Des résultats établis expérimentalement par une équipe de chercheurs israéliens indiquent que lorsqu’elle est affectée par un virus, l’espèce Emiliania huxleyi du phytoplancton perd sa coquille. Des fragments finissent ainsi par se retrouver dans l’atmosphère, l’enrichissant en aérosols. Une fois dans l’air, ces particules agissent comme des réflecteurs du rayonnement solaire, et seraient même en mesure de modifier les propriétés des nuages.
L’atmosphère est remplie de fines particules liquides ou solides en suspension dans l’air que l’on appelle des aérosols*. Ceux-ci jouent un grand rôle sur l’albédo de notre planète – la capacité qu’elle a à réfléchir le rayonnement incident – à la fois par effet direct sur les rayons solaires entrants mais également via la formation des nuages, car ces aérosols agissent comme des noyaux de condensation. Il s’avère que dans le cas d’une atmosphère hypothétique totalement pure, la condensation responsable de l’apparition des gouttelettes nuageuses ou des cristaux de glace ne se produirait que pour des taux de sursaturation très élevés. Dans les conditions actuelles, l’humidité relative ne dépasse que très rarement les 104 à 105 %. Sans le moindre aérosol, cette valeur atteindrait 400 à 500 % avant condensation de la vapeur d’eau. On parle de nucléation hétérogène lorsque des particules stimulent la condensation, et de nucléation homogène dans le cas contraire.
Les aérosols d’origine marine issus de l’éclatement de bulles d’air à la surface de l’océan sont l’un des principaux contributeurs à la masse d’aérosols présente dans l’atmosphère de la Terre.

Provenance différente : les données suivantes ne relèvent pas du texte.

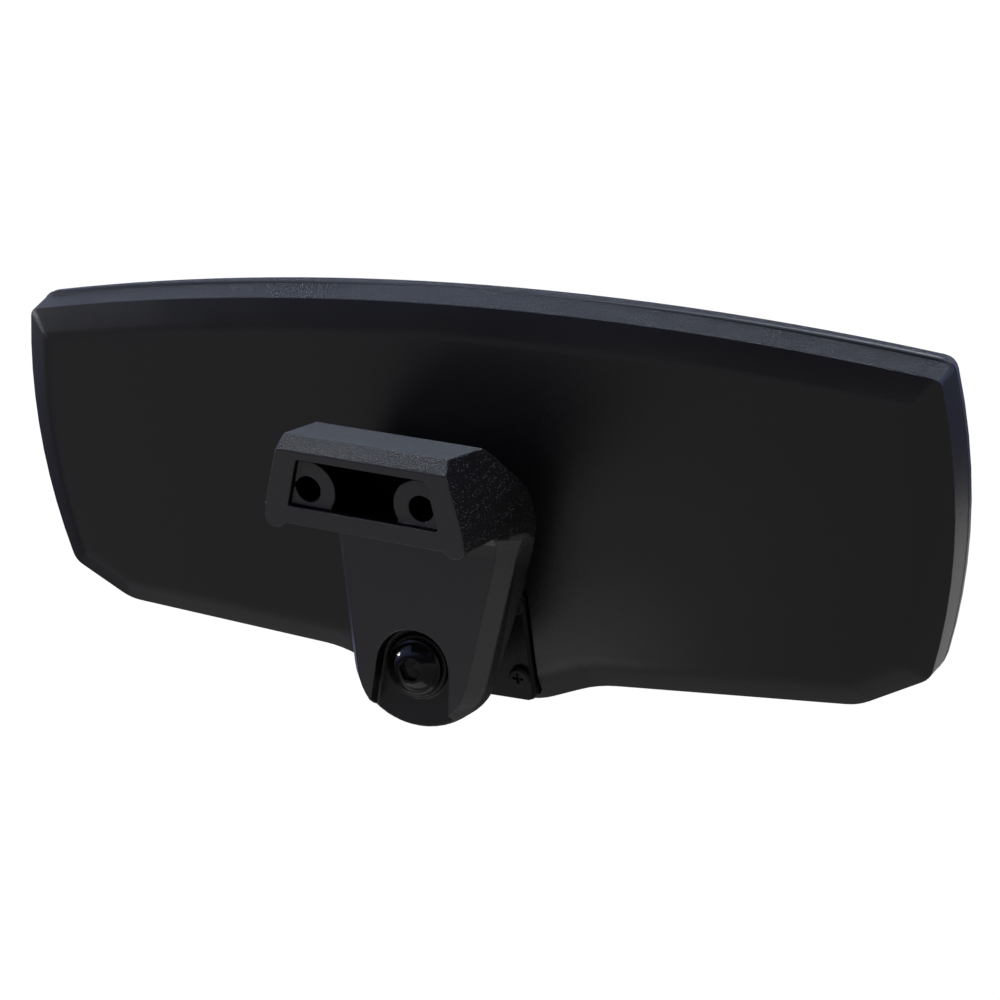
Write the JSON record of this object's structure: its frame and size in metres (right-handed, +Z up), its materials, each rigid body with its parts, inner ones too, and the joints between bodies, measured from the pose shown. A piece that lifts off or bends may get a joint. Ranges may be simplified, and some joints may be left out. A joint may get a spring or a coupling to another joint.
{
  "type": "interior rearview mirror",
  "caption": "Wide interior rearview mirror with a ball joint behind its rear shell and a short arm that screws to the cab by its mounting face.",
  "frame": {"origin": "on the bracket's mounting face, in the middle of its lower rim", "axes": "+Y points out of the mounting face, +Z is up, and the mirror glass looks along -Y"},
  "size_m": [0.2471, 0.0646, 0.1089],
  "materials": {
    "bracket_plastic": "fine grained, glass-filled",
    "shell_plastic": "fine grained",
    "black_steel": "glossy black",
    "zinc_steel": "zinc plated",
    "nylon": "natural nylon",
    "silvered_glass": "first-surface silver behind clear glass",
    "tray_plastic": "plain moulded",
    "foam": "closed-cell foam"
  },
  "bodies": {
    "bracket": {"mount_bracket": "bracket_plastic", "pivot_bolt": "black_steel", "lock_washer": "zinc_steel", "flat_washer": "zinc_steel", "ball_stud": "zinc_steel"},
    "liner": {"ball_liner": "nylon"},
    "cup": {"ball_cup": "nylon"},
    "head": {"joint_housing": "shell_plastic", "cup_spring": "zinc_steel", "retainer_plate": "zinc_steel", "rear_shell": "shell_plastic", "front_bezel": "shell_plastic", "mirror_glass": "silvered_glass", "glass_carrier": "tray_plastic", "foam_pad_left": "foam", "foam_pad_right": "foam", "housing_screw_upper_left": "black_steel", "housing_screw_upper_right": "black_steel", "housing_screw_lower_left": "black_steel", "housing_screw_lower_right": "black_steel"}
  },
  "joints": [
    {"name": "head_roll", "type": "hinge", "parent": "bracket", "child": "liner", "pos_m": [0, -0.04623, -0.05216], "axis": [0, 0.9759, 0.2181], "range_deg": [-8, 8]},
    {"name": "head_swivel", "type": "hinge", "parent": "liner", "child": "cup", "pos_m": [0, -0.04623, -0.05216], "axis": [0, 0, 1], "range_deg": [-6, 6]},
    {"name": "head_tilt", "type": "hinge", "parent": "cup", "child": "head", "pos_m": [0, -0.04623, -0.05216], "axis": [1, 0, 0], "range_deg": [-5, 12]}
  ]
}
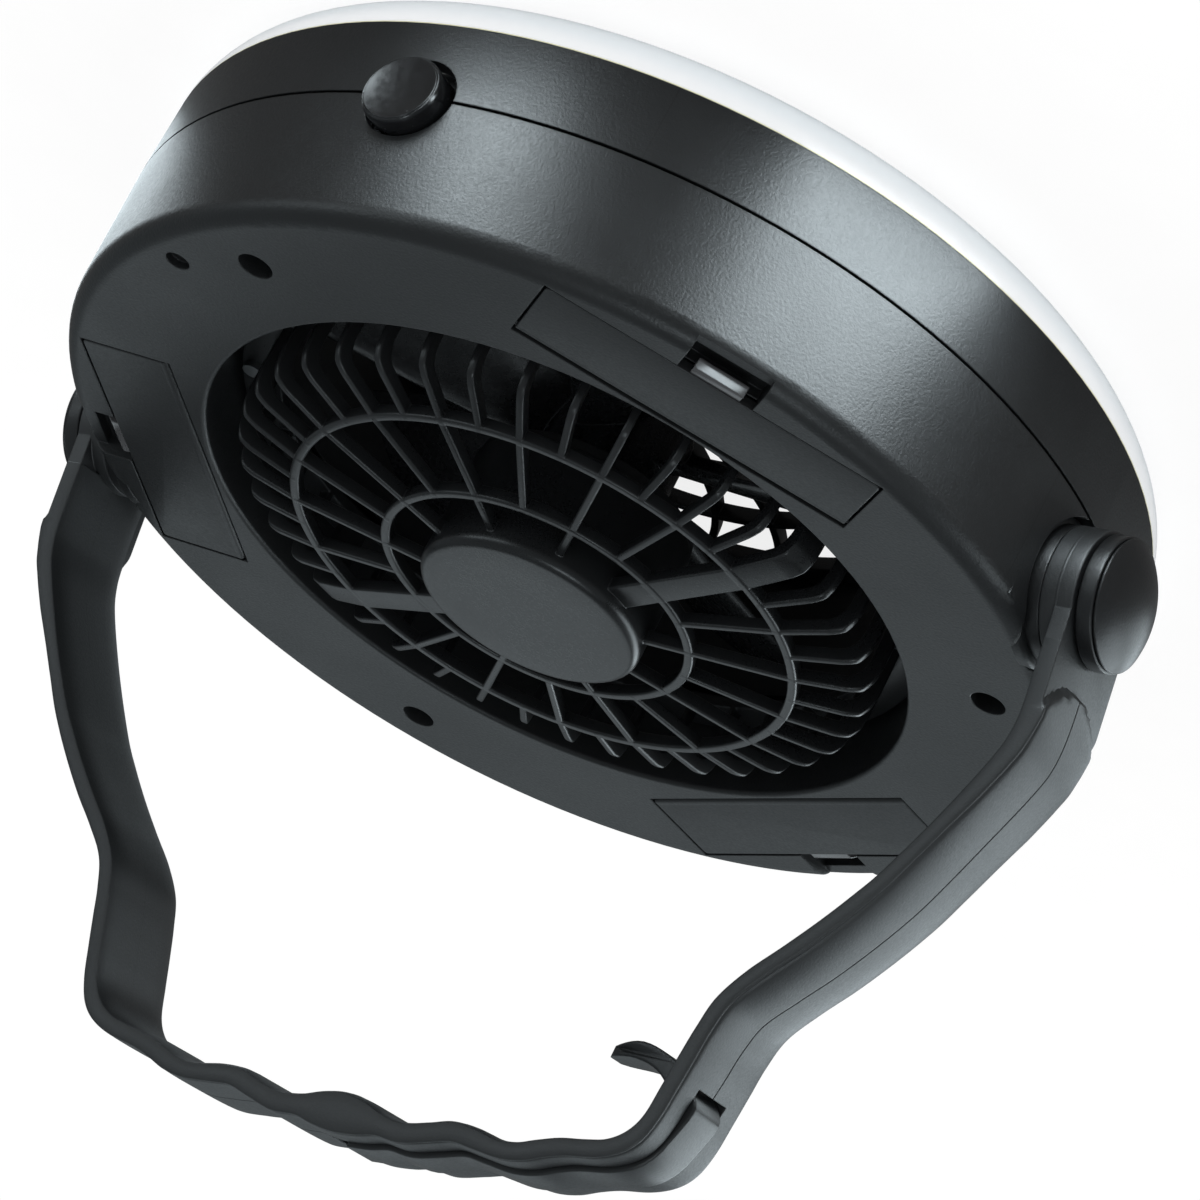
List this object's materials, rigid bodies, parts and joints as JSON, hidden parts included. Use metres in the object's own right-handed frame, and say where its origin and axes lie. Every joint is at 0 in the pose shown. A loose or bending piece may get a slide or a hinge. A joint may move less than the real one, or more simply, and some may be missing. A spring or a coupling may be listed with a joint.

Ce processus dissémine dans l’air de fines particules de sel et des fragments de micro-organismes marins tels que des bactéries, des virus ou du phytoplancton. Malgré de nombreuses recherches sur le rôle de l’activité biologique dans la production d’aérosols marins, il reste de nombreuses questions non résolues. Dans la continuité de ces recherches, des résultats établis expérimentalement et publiés le 15 août par des scientifiques israéliens révèlent qu’une espèce de phytoplancton, Emiliania huxleyi, et un virus qui lui est étroitement lié, sont responsables d’une modulation significative de cette production. Il sont donc capables d’influencer significativement le bilan énergétique du système climatique, entre autres par leur effet potentiel sur les nuages.

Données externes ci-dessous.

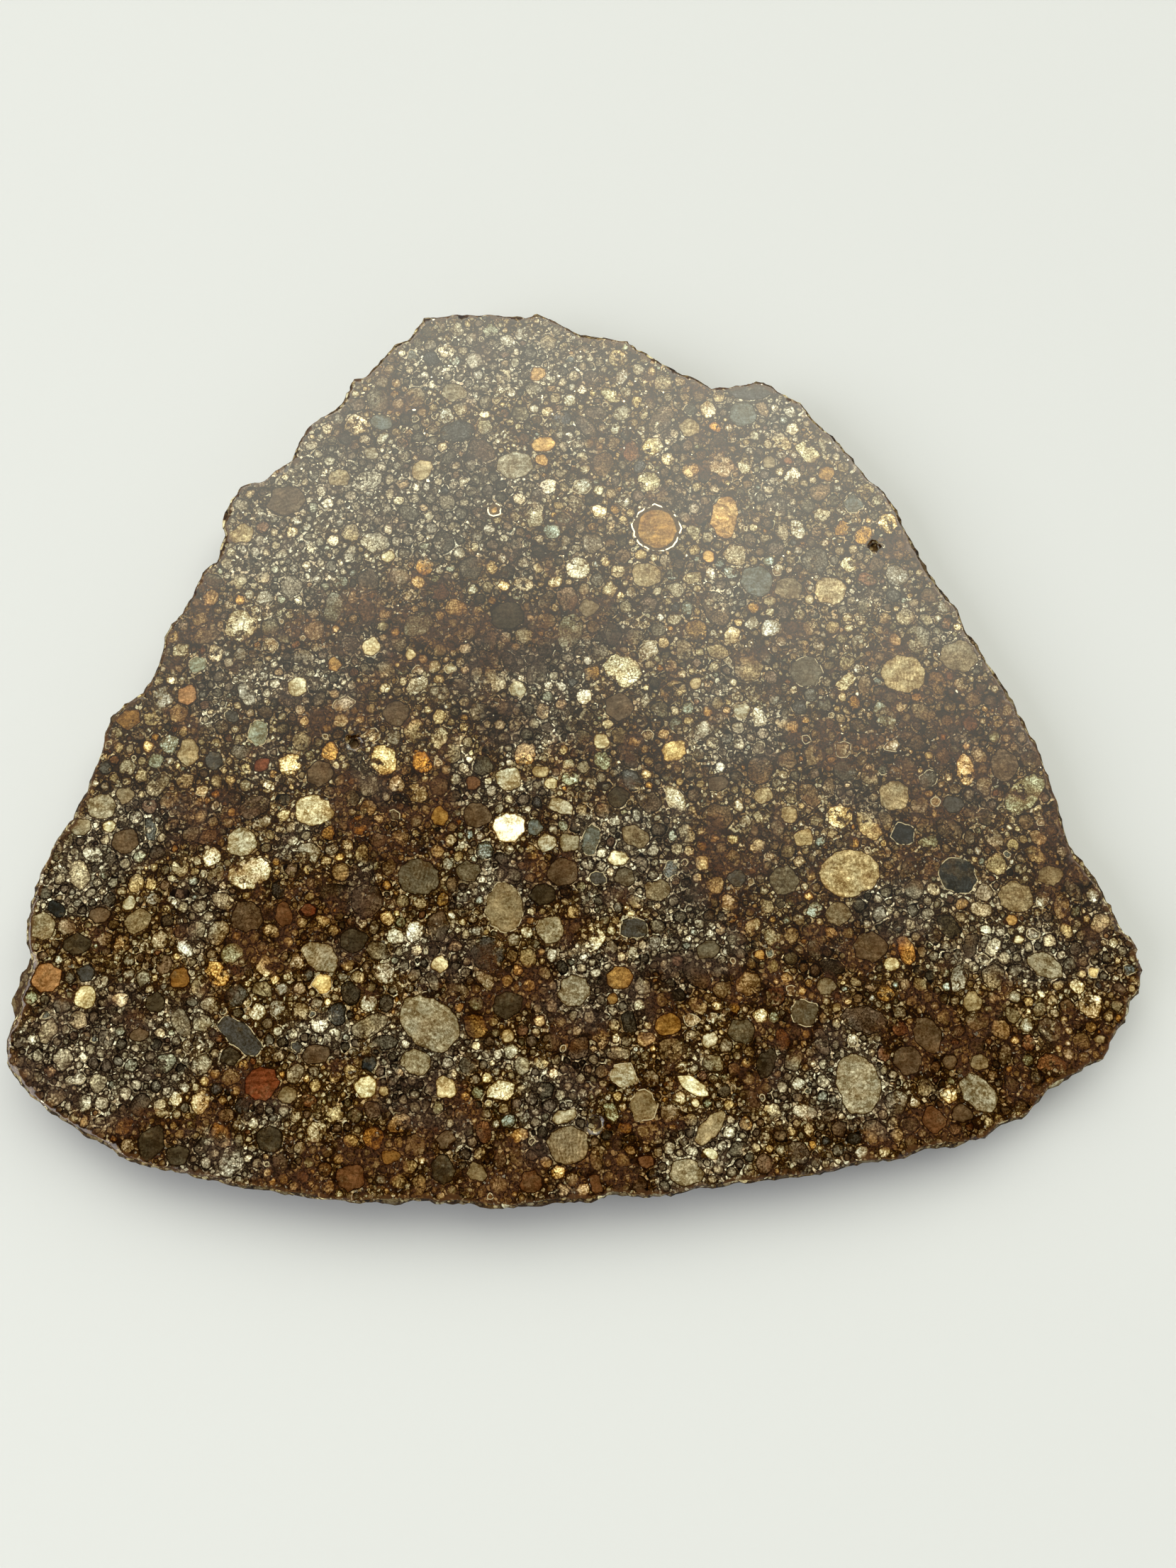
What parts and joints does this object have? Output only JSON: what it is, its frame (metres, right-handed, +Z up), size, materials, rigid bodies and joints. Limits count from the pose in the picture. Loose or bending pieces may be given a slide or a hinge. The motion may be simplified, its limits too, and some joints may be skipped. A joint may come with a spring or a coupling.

Le processus est le suivant : lorsqu’Emiliania huxleyi est infectée par le virus, elle libère sa coquille composée de carbonate de calcium. Certains fragments finiront dans l’atmosphère et formeront des aérosols capables de réfléchir le rayonnement solaire, de moduler les caractéristiques nuageuses et de servir de substrat pour des réactions chimiques. Bien que la perte de coquilles soit un processus régulièrement à l’œuvre, il s’accentue de façon importante lorsque le virus infecte ladite espèce de phytoplancton. Ceci à tel point qu’au cours des expériences en laboratoire, les chercheurs ont été surpris par la quantité et la taille des particules émises. « Bien que Emiliania huxleyi soit extrêmement abondante, responsable de la prolifération d’algues sur des milliers de kilomètres, nous ne nous attendions pas à mesurer un flux aussi important d’aérosols marins émis dans l’air. De plus, nous ne nous attendions pas à un diamètre supérieur à 1 micromètre mais nous en avons mesuré juqu’à 3 à 4 micromètres. Avant ce travail, nous ne savions pas que des particules de cette taille seraient si abondantes », a déclaré Miri Trainic, auteure principale de l’étude.
Un autre point qui a surpris les scientifiques concerne la structure des aérosols émis et leurs caractéristiques aérodynamiques. Ils prennent l’allure de parachutes avec de nombreux espaces à l’intérieur, d’où une faible densité, ce qui augmente leur persistance dans l’atmosphère. Désormais, la prochaine étape pour ces chercheurs sera d’observer les propriétés de ces effervescences dans le monde réel.
* Par commodité, sont exclues de cette définition les particules nuageuses (gouttelettes d’eau, cristaux de glace, etc.).